While language immersion intuitively makes sense as a language-learning strategy (you’ll get to practice a lot – like all the time– and you won’t be able to hide from the verb tenses or vocabulary that scare you), there is also a strong brain-based argument to be made in favor of learning through immersion. If wandering around a country that speaks a language you’re not fluent in doesn’t quite suit your fancy, you can also study through an accredited school (like EF’s study abroad programs) or head out with a supportive group on one of Melissa’s tours to Venice, la Basilicata and Puglia.
Recently, researchers trained people to learn a simple, made-up language that was carefully designed to function like a real language. Some participants learned this language through classroom-style instruction, while others learned it through immersion. Then, they measured electrical currents in the brain while participants responded to sentences, some of which contained errors. The researchers compared these patterns of activation to those found when people perform this task in their native language. While both groups showed more native-like currents as they learned the language, the people who had learned through immersion processed the language more like a native speaker than the other group. Immersion, then, might be better for developing an intuitive sense of a new language – which is going to help you speak it much better than remembering a string of rules would.
There’s more: if you’re in Italy, speaking Italian can help you feel more connected to the people around you. You’ve probably got lots of friends at home, and meeting other travelers is great, but it’s also wonderful to feel connected to other speakers of your new language. Studies in social psychology have shown that people like people who are similar to them, and it doesn’t really matter what that similarity is. In computer game playing, research shows that game participants tend to be more generous towards another player when they feel they have something in common— even if that’s just sharing a birthday. This suggests that “having something in common” is a major way to feel like you’re on the same “team” as someone else – and “having things in common” with fellow Italian speakers is a lot easier if you can actually spend time with them and immerse yourself in Italian culture. If you’d like to get the warm fuzzies and a new sense of community from your Italian studies, you’re probably not going to get them from Rosetta Stone (unless maybe you can convince yourself that you have the same birthday).

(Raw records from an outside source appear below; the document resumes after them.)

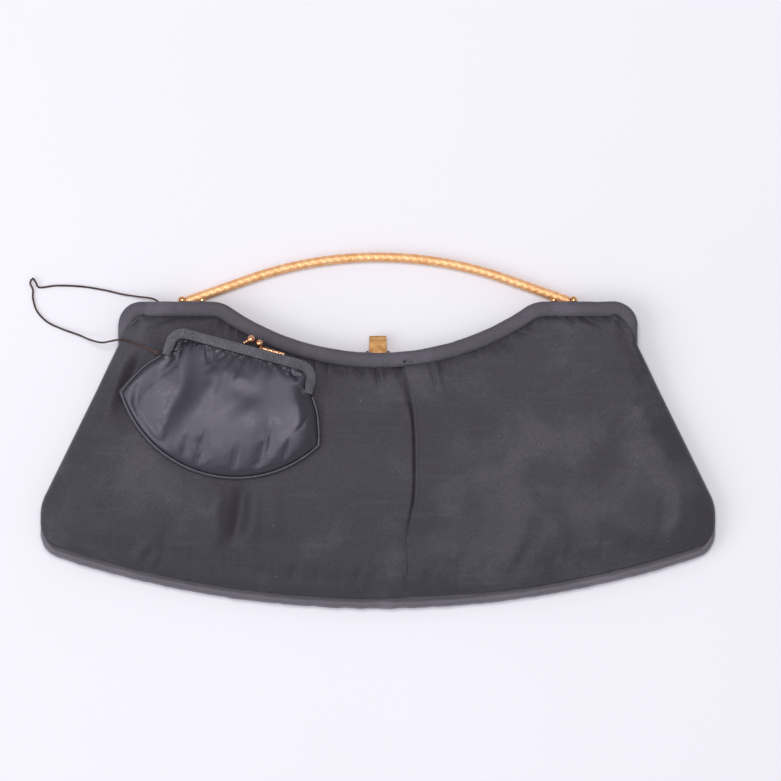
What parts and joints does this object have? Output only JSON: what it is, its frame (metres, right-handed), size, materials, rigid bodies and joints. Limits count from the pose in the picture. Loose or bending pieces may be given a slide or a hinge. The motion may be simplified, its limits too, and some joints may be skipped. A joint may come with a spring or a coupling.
{
  "type": "clutch purse",
  "caption": "Evening frame clutch in gathered satin with an arched swinging handle, a lift clasp and a tethered kiss-lock coin purse.",
  "frame": {"origin": "on the flat back face the bag rests on, on its centre line, 67.9 mm above the lowest point of the bottom edge", "axes": "+X along the bag's width, +Y up to the frame and the handle, +Z out of the bag's front"},
  "size_m": [0.3057, 0.158, 0.0259],
  "materials": {
    "bag_satin": "matte black satin faille, dusty with age",
    "coin_satin": "black satin with a soft sheen",
    "lining_satin": "black acetate lining",
    "interlining": "unbleached cotton interlining",
    "paper_cord": "twisted paper cord",
    "cord": "twisted two-ply silk cord",
    "frame_steel": "plated pressed steel",
    "handle_gilt": "gilt, chased in a wavy twist",
    "clasp_brass": "worn brass",
    "kiss_lock_gilt": "rose gilt"
  },
  "bodies": {
    "bag": {"back_frame": "frame_steel", "frame_rivets": "frame_steel", "back_frame_cover": "bag_satin", "back_paper_cord": "paper_cord", "back_panel": "bag_satin", "front_panel_lower": "bag_satin", "bottom_gusset": "bag_satin", "back_interlining": "interlining", "front_interlining": "interlining", "lining": "lining_satin", "inner_pocket": "lining_satin", "handle_brackets": "handle_gilt", "bracket_rivets": "handle_gilt", "clasp_bracket": "clasp_brass", "clasp_pin": "clasp_brass", "cord_anchor": "cord", "tether_cord": "cord"},
    "front_jaw": {"front_frame": "frame_steel", "front_frame_cover": "bag_satin", "front_paper_cord": "paper_cord", "front_panel_upper": "bag_satin", "clasp_catch": "clasp_brass"},
    "handle": {"handle_bar": "handle_gilt", "handle_pins": "handle_gilt"},
    "clasp": {"clasp_tab": "clasp_brass"},
    "coin_purse": {"coin_back_frame": "frame_steel", "coin_back_cover": "coin_satin", "coin_rivets": "frame_steel", "coin_back_panel": "coin_satin", "coin_front_panel_lower": "coin_satin", "coin_seam": "coin_satin", "coin_lining": "lining_satin", "kiss_lock_back": "kiss_lock_gilt", "cord_knot": "cord", "tether_cord_purse_end": "cord"},
    "coin_jaw": {"coin_front_frame": "frame_steel", "coin_front_cover": "coin_satin", "coin_front_panel_upper": "coin_satin", "kiss_lock_front": "kiss_lock_gilt"}
  },
  "joints": [
    {"name": "frame_open", "type": "hinge", "parent": "bag", "child": "front_jaw", "pos_m": [0, 0.0356, 0.006], "axis": [1, 0, 0], "range_deg": [0, 60]},
    {"name": "handle_swing", "type": "hinge", "parent": "bag", "child": "handle", "pos_m": [0, 0.0688, 0.0034], "axis": [1, 0, 0], "range_deg": [-80, 50]},
    {"name": "clasp_lift", "type": "hinge", "parent": "bag", "child": "clasp", "pos_m": [0, 0.0452, 0.0036], "axis": [-1, 0, 0], "range_deg": [0, 40]},
    {"name": "coin_purse_tip", "type": "hinge", "parent": "bag", "child": "coin_purse", "pos_m": [-0.07, -0.012, 0.019], "axis": [1, 0, 0], "range_deg": [0, 26]},
    {"name": "coin_purse_open", "type": "hinge", "parent": "coin_purse", "child": "coin_jaw", "pos_m": [-0.06175, 0.03695, 0.01769], "axis": [0.9647, -0.2621, 0.0252], "range_deg": [0, 60]}
  ],
  "couplings": [
    {"joint": "coin_purse_tip", "follows": "frame_open", "ratio": 0.42}
  ]
}
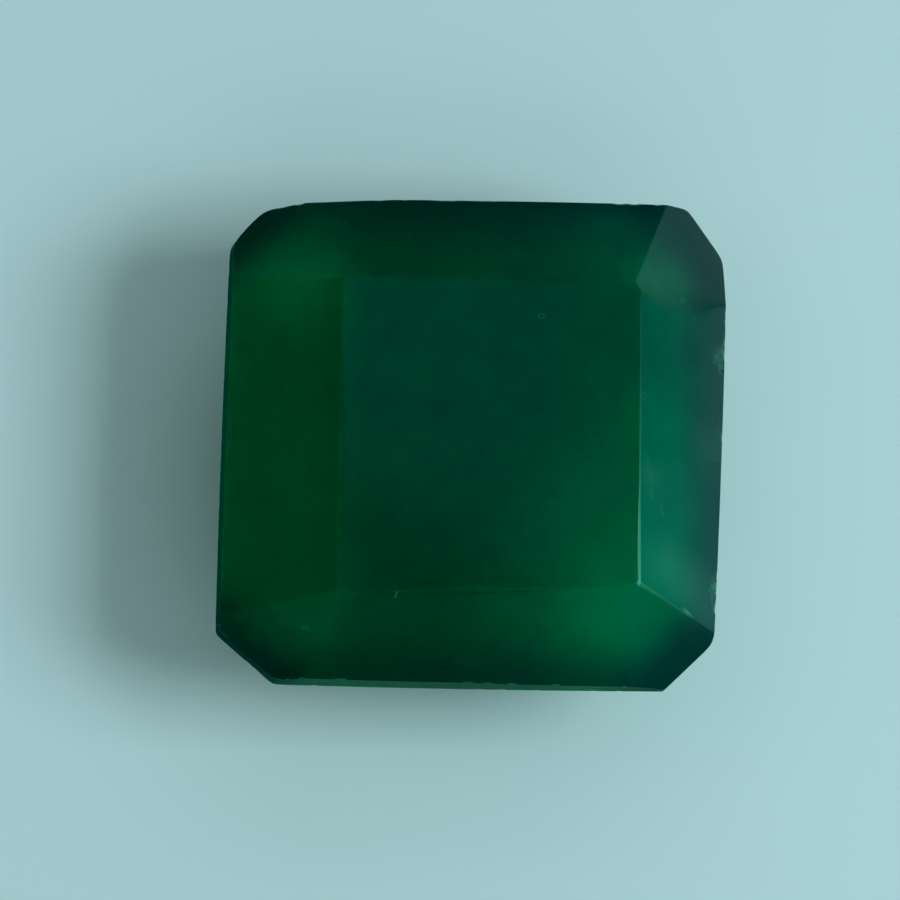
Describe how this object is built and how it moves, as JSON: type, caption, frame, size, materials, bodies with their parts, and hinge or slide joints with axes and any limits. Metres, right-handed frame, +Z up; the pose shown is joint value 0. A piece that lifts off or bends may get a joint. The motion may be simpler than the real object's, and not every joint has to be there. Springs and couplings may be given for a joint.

There’s one final reason to study Italian in Italy, and it’s the most obvious: Italy. If you’re interested in learning Italian, it’s probably because you already feel a connection to the food, culture, or literature – or maybe your family’s own heritage. Someone who uses an English guidebook and rushes from the Tower of Pisa to Pompeii and eats exclusively in English-friendly restaurants, won’t really experience the true Italy. In the same vein someone, who struggles through La Republicca and Italian language tapes on the morning train ride, surrounded by the English-speaking commuters, won’t really experience a true language learning experience. In the latter case, the effort is admirable, but nothing can compare to exploring a language through culture and culture through a language.